Гримберт точно знал, что привело его в Грауштейн. Потакая его соблазну, на экране визора, существующем только в его мозгу, возник прицельный маркер, заключивший приора с распростертыми руками в серую окружность. Нет, через силу приказал ему Гримберт. Не сейчас. Маркер, мигнув, пропал.

– Я дам вам чудо, – приор Герард вытянулся во весь рост, сделавшись вдруг больше, по его обвисшему лицу, усеянному железными заклепками и штифтами, прошла короткая судорога. – Слышите? Позволю вам прикоснуться сегодня к чуду. Отворю дверь, в которую вы стучите, и позволю увидеть, что находится за ней. Но помните, праведники и грешники, никто не знает, в каком обличье явится к вам чудо. Станет оно для вас отрадой или наказанием, вопросом или ответом. Я лишь приоткрываю вам дверь, дозволяя вашей душе получить то, что ей уготовано!

Герард замолчал, но находящаяся под впечатлением толпа безмолвствовала, словно ожидая какого-то жеста, долженствующего обозначать окончание сложного ритуала. Они не поняли ничего из сказанного, подумал Гримберт, ощущая мимолетное презрение к этой колышущейся массе, и не собирались понимать. Они явились поглазеть на чудо и торжественно осенить себя крестным знамением, а не слушать слова. Пусть на минуту, но ощутить снизошедшую на них благодать, от которой перестанут зудеть сифилитичные язвы и беспокойная совесть. Они ждали чуда, а Герард дал им лишь слова. Нет, ему никогда не стать епископом.

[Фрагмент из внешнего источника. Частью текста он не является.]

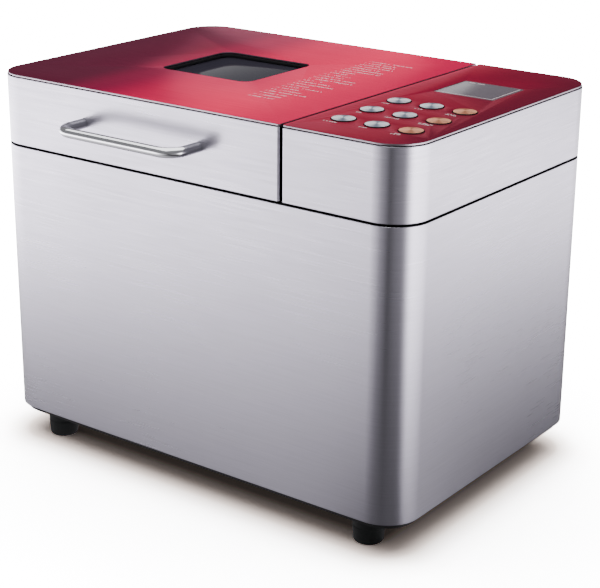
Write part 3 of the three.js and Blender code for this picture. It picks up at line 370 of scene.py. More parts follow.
def rod(
    corners: Array, bend: Array | float, radius: float, level: float, sides: int = 24, steps: int = 12
) -> Surface:
    """A round rod along a rounded path on one level.

    A point of it is the path's point plus the rod's radius times the cosine of an angle along
    the path's normal and its sine upward.

    Args:
        corners: the corners of its centre line, seen from above.
        bend: one bend radius for all corners, or one for each.
        radius: the rod's radius.
        level: height of its centre line.
        sides: points round it.
        steps: segments along each bend.

    Returns:
        The surface.
    """
    path = rounded_path(corners, bend, False, steps, 1 * MM)
    centre = path.points[:, :1] * X_AXIS + path.points[:, 1:] * Y_AXIS + level * Z_AXIS
    normal = path.normals[:, :1] * X_AXIS + path.normals[:, 1:] * Y_AXIS
    angle = np.arange(sides) * 2 * np.pi / sides
    ring = np.cos(angle)[None, :, None] * normal[:, None] + np.sin(angle)[None, :, None] * Z_AXIS
    return grid_surface(centre[:, None] + radius * ring, False, True)


def arc_profile(points: list[tuple[float, float]], radii: Array | float, closed: bool = False) -> Array:
    """A section of straights and arcs as a list of (radius, height)."""
    return rounded_path(np.array(points), radii, closed, 5, 0.15 * MM).points


def blocks_of(low: Array, high: Array, z: float, thickness: float) -> Surface:
    """Thin flat blocks on a level: the eight corners of every box between low and high.

    Args:
        low: each block's lower corner, seen from above.
        high: each block's upper corner.
        z: height of the lower faces.
        thickness: height of the blocks.

    Returns:
        The blocks as one surface.
    """
    pick = np.array([[i, j, k] for k in (0, 1) for i, j in ((0, 0), (1, 0), (1, 1), (0, 1))])
    plane = np.stack([low, high], 1)
    corners = np.stack([plane[:, pick[:, 0], 0], plane[:, pick[:, 1], 1]], -1)
    height = np.broadcast_to(z + thickness * pick[None, :, 2:], corners.shape[:2] + (1,))
    caps, sides = [[3, 2, 1, 0], [4, 5, 6, 7]], [[0, 1, 5, 4], [1, 2, 6, 5], [2, 3, 7, 6], [3, 0, 4, 7]]
    faces = np.array(caps + sides)
    quads = (np.arange(len(low))[:, None, None] * 8 + faces[None]).reshape(-1, 4)
    points = np.concatenate([corners, height], 2).reshape(-1, 3)
    return Surface(points, [quads], [points[quads][..., :2]])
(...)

– А теперь помолимся вместе о Господнем снисхождении, – приор ордена Святого Лазаря сложил вместе изувеченные болезнью ладони. – Сейчас я прочту «Credo», «Agnus Dei» и еще несколько приличествующих моменту молитв, а вы внимайте и постарайтесь ощутить колебания собственной души. Что же до господ рыцарей, прошу вас переключить ваши радиостанции на прием в средневолновом диапазоне. Специальная низкочастотная передача позволит всем нам настроиться на единый резонанс и восславить Господа мысленно, слившись с нами в едином хоре.

У Гримберта не было никакого желания сливаться в хоре под руководством приора Герарда, но он на всякий случай приказал «Судье» просканировать средневолновый диапазон и автоматически начать прием. Послушная машина колебалась лишь несколько секунд, после чего оглушила хозяина потоком шипящих и скрежещущих звуков, от которых его ушные нервы послали в мозг мощные болевые импульсы.